Profile Image for Dallas.
11 reviews27 followers
June 8, 2015
A master historian here reviews the meaning of the Modern Age and what constitutes its end. Surprisingly, I discovered a great deal of the history of science in the 20th century in this volume. Lukacs identifies Marx, Freud, Darwin, and Einstein as the most important figures in modern thought, and identifies both determinism and the illusion of scientific objectivity as the mistaken beliefs of the Modern Age. Read this book for an amazing appeal for the power of belief to change the course of history.
Profile Image for Hubert.
886 reviews75 followers
July 19, 2015
A veritable evaluation and reevaluation of historical tropes about the nature of knowing that have persisted in modern age. Lukacs proposes a rethinking of the nature of determinism in historical knowledge.
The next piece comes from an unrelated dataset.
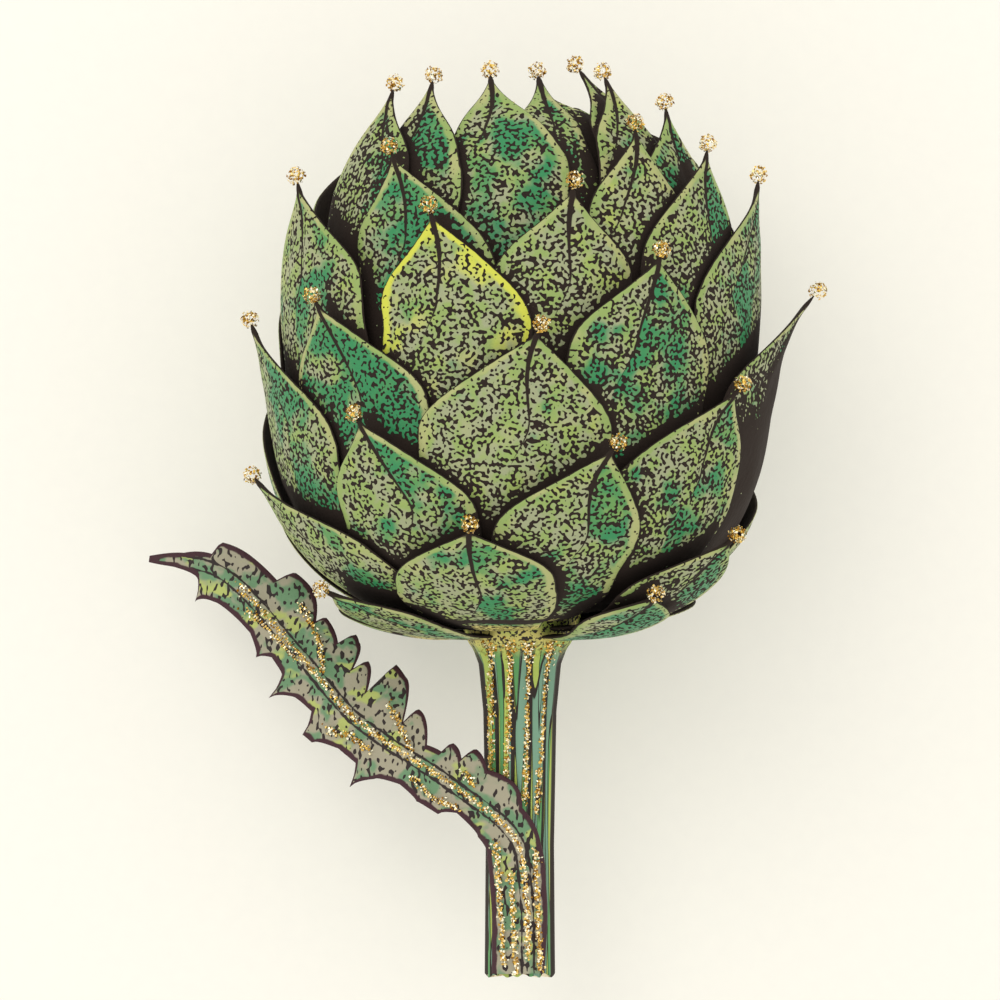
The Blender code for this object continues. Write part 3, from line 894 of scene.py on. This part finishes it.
    def core(self, pose: Pose) -> Shell:
        """The closed middle that the young bracts lie on, inked all dark as painted shade: the head's
        outline, set deeper.
        """
        deepest = max(bract.inset for bract in self.young) + 0.0022
        arc = np.linspace(0.30, 0.999, 40) * self.meridian.length
        radius, height = self.meridian.point(arc, deepest + 0.1 * (self.meridian.length - arc))
        turn = np.arange(self.ring) * 2 * math.pi / self.ring
        radius = np.maximum(radius, 0.0002)[:, None]
        points = pose.place(radius * np.sin(turn), radius * np.cos(turn), height[:, None])
        blank = np.zeros(points.shape)
        return Shell(points, {"skin": blank, "tint_and_shade": blank + (0.0, 0.0, 1.0), "foot": blank + 1.0})

    def build(self, pose: Pose, glitter: "Glitter") -> None:
        """Make every bract and the bud, and put a bead of glitter at each open spine.

        Args:
            pose: The way to the world.
            glitter: Collects the flakes.
        """
        rng = np.random.default_rng(self.seed)
        material = BractSkin().material()
        for bract in self.bracts:
            shell = self.shell(bract, pose, rng)
            piece = make_piece(f"skin_of_{bract.name}", [shell])
            hand_in(piece, material, "bract_skin", bract.name)
            tip = shell.points[-1].mean(axis=0)
            glitter.bead(tip + (tip - shell.points[-9].mean(axis=0)) * 0.25)
        shells = [self.shell(bract, pose, rng) for bract in self.young] + [self.core(pose)]
        bud_skin = BractSkin("bud_skin", pale=(196, 200, 140), leafy=(160, 190, 100)).material()
        hand_in(make_piece("closed_bud", shells), bud_skin, "bud_skin", "inner_bud")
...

He elaborates on the role of human beings in the universe, drawing upon philosophies of scientists including the more well-known Heisenberg, and the less well-known Pierre Duhem (for whom Lukacs makes a good case for further study).
Profile Image for Zachary Barnes.
21 reviews18 followers
January 4, 2011
Wonderful introduction to Lukacs' work. Gives perspective on his historical knowledge and processes. Four stars because he seems to get a little hung up on his view of physics indeterminism.